(CAD and scene scripts)
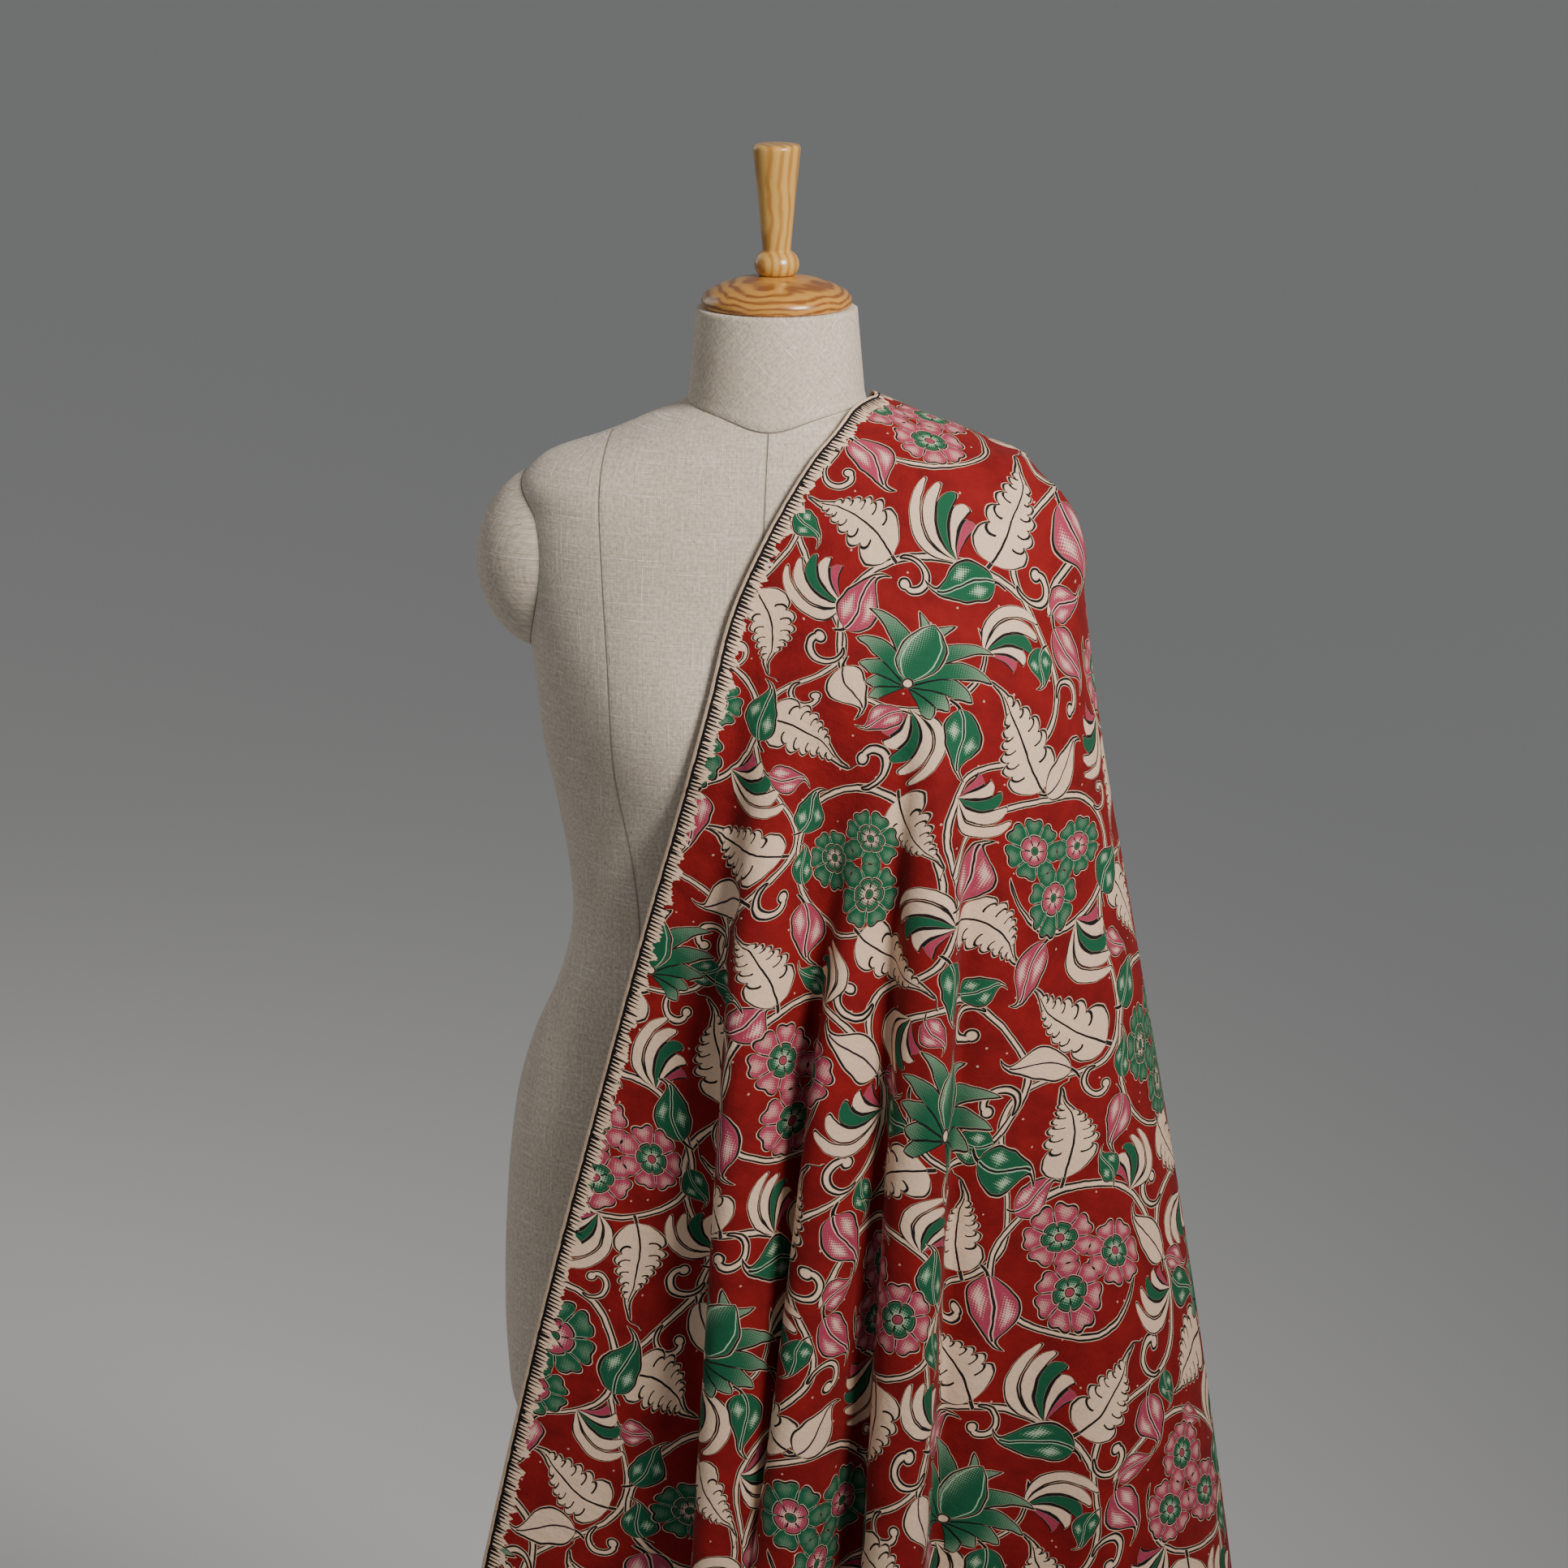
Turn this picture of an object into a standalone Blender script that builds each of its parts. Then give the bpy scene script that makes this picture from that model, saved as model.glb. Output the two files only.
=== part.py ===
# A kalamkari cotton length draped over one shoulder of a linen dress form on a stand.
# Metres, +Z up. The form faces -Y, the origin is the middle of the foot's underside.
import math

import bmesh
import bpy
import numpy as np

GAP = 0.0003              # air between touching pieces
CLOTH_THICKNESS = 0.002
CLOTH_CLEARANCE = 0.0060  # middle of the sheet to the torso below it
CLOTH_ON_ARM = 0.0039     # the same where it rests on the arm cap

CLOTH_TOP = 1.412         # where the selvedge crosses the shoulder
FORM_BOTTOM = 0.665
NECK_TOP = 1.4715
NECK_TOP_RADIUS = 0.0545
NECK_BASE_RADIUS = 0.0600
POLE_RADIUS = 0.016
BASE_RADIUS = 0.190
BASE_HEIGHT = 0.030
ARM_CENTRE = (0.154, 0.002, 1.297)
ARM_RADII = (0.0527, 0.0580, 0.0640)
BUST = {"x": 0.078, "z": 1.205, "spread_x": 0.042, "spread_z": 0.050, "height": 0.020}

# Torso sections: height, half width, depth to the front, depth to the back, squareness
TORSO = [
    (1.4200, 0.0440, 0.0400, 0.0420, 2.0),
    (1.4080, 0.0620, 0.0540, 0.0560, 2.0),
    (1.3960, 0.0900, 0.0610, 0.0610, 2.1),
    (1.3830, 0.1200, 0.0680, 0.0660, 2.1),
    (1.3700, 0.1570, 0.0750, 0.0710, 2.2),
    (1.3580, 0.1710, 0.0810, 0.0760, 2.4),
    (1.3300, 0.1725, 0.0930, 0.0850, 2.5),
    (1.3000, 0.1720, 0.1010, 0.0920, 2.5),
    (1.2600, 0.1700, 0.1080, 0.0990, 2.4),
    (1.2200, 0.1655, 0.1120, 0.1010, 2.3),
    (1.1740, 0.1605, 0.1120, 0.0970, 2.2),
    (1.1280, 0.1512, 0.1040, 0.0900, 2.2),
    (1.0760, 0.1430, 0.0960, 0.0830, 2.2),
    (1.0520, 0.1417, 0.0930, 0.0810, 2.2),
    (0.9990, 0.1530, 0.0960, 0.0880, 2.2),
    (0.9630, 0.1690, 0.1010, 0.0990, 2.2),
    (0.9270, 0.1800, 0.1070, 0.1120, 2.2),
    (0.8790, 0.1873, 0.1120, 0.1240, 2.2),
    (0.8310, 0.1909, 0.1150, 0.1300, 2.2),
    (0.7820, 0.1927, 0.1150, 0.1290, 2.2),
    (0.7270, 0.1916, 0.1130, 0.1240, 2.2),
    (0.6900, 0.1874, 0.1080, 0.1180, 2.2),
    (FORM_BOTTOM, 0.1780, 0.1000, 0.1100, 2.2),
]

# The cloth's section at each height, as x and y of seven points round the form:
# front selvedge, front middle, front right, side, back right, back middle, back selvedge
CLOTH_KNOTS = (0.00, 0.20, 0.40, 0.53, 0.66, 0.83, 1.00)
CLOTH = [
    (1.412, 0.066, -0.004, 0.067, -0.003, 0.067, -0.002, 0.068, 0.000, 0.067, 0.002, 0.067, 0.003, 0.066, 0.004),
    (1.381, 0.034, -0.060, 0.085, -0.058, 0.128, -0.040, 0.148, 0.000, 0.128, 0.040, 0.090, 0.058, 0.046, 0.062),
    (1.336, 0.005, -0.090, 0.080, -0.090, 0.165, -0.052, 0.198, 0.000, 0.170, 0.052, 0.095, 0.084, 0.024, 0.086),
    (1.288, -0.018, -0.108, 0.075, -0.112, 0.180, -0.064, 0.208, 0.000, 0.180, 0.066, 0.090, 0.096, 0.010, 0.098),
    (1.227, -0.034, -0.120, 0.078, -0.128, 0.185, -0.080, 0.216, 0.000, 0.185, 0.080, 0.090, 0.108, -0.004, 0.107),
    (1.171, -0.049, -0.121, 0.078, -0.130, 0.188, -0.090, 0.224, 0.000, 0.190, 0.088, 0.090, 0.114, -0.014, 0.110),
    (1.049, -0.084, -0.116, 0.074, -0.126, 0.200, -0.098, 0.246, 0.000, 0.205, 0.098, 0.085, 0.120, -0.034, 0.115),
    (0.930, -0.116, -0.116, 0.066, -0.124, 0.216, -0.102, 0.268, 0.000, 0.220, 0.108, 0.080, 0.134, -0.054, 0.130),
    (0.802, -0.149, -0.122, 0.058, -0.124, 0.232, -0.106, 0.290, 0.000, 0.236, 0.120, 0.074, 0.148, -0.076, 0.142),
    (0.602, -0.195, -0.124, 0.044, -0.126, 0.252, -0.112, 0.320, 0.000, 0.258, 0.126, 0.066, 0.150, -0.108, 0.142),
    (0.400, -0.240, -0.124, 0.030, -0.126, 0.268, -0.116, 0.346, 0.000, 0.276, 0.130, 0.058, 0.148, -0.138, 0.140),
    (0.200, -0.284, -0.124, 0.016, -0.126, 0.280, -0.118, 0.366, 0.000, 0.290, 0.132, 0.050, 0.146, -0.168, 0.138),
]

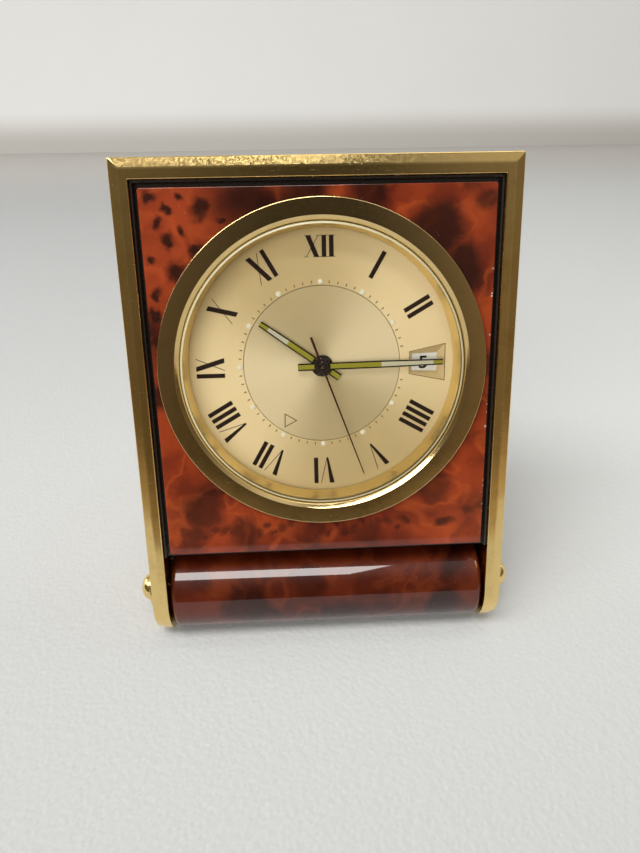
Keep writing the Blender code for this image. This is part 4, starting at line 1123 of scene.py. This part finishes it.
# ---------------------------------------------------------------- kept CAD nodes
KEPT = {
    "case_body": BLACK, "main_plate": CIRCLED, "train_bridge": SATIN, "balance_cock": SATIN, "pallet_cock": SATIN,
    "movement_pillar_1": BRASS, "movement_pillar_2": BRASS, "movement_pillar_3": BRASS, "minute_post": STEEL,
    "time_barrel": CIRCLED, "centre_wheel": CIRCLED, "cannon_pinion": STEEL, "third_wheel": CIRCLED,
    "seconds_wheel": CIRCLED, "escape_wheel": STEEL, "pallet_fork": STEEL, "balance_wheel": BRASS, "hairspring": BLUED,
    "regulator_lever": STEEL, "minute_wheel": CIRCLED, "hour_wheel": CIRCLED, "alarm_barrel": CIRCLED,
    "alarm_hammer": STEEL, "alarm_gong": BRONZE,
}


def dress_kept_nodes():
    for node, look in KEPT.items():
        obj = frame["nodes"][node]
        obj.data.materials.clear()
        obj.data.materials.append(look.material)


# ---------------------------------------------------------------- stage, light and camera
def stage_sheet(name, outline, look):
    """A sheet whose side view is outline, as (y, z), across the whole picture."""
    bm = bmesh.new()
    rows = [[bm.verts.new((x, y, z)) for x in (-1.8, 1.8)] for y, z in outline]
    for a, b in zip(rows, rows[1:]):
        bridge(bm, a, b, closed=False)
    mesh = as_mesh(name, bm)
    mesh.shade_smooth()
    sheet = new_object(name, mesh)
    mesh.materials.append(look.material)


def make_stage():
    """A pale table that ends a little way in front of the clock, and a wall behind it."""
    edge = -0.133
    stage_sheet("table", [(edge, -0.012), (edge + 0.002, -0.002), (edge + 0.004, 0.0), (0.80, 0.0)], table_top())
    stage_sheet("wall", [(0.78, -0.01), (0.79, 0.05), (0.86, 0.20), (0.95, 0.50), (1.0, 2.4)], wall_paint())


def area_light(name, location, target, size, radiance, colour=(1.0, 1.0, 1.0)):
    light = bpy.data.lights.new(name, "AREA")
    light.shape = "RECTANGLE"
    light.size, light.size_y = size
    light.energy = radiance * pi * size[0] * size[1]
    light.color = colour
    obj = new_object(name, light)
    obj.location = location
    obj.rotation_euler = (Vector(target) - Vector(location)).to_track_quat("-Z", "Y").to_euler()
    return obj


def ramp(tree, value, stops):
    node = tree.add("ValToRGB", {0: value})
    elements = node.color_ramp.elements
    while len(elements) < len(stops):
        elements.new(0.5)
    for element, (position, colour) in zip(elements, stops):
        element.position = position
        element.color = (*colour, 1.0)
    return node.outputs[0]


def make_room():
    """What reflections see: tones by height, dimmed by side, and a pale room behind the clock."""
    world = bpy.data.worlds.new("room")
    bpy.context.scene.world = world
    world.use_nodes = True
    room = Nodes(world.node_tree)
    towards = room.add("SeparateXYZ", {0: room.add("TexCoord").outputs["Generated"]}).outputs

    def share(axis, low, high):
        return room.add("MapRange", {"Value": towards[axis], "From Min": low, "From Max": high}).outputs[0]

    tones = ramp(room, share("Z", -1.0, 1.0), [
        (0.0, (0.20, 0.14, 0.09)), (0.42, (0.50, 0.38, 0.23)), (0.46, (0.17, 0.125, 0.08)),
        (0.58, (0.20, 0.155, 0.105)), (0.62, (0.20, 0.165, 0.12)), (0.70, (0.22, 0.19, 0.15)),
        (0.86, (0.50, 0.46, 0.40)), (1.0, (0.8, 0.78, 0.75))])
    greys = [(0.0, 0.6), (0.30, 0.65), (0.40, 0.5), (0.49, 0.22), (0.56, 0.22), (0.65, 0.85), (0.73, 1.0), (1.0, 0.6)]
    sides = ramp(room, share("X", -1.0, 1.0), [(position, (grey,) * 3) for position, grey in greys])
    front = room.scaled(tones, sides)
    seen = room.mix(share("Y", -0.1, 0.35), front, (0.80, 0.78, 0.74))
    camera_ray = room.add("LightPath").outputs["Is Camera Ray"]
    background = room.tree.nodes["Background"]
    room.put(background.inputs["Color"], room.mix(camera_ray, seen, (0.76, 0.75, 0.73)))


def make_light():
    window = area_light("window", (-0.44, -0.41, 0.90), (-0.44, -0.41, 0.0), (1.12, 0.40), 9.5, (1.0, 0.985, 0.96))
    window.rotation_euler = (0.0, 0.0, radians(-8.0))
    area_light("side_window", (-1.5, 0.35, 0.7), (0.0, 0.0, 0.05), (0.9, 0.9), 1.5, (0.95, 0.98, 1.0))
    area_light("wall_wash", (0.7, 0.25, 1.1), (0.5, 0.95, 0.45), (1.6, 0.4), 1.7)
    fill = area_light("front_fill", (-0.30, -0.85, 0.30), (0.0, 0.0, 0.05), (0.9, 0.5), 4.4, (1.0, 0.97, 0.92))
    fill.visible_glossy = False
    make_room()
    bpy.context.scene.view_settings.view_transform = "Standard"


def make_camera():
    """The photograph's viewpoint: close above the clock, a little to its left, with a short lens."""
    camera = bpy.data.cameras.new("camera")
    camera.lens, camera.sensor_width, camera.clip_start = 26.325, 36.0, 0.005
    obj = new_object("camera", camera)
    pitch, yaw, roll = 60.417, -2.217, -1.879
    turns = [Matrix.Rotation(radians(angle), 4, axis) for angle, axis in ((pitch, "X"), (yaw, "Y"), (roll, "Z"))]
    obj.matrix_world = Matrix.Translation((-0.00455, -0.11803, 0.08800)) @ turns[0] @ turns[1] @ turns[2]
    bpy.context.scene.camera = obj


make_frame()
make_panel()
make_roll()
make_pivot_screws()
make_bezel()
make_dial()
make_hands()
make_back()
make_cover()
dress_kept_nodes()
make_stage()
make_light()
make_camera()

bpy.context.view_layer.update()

TO DO: Scan the data above; copy every line where "that" appears.

RESULT:
Turn this picture of an object into a standalone Blender script that builds each of its parts. Then give the bpy scene script that makes this picture from that model, saved as model.glb. Output the two files only.
    """A pale table that ends a little way in front of the clock, and a wall behind it."""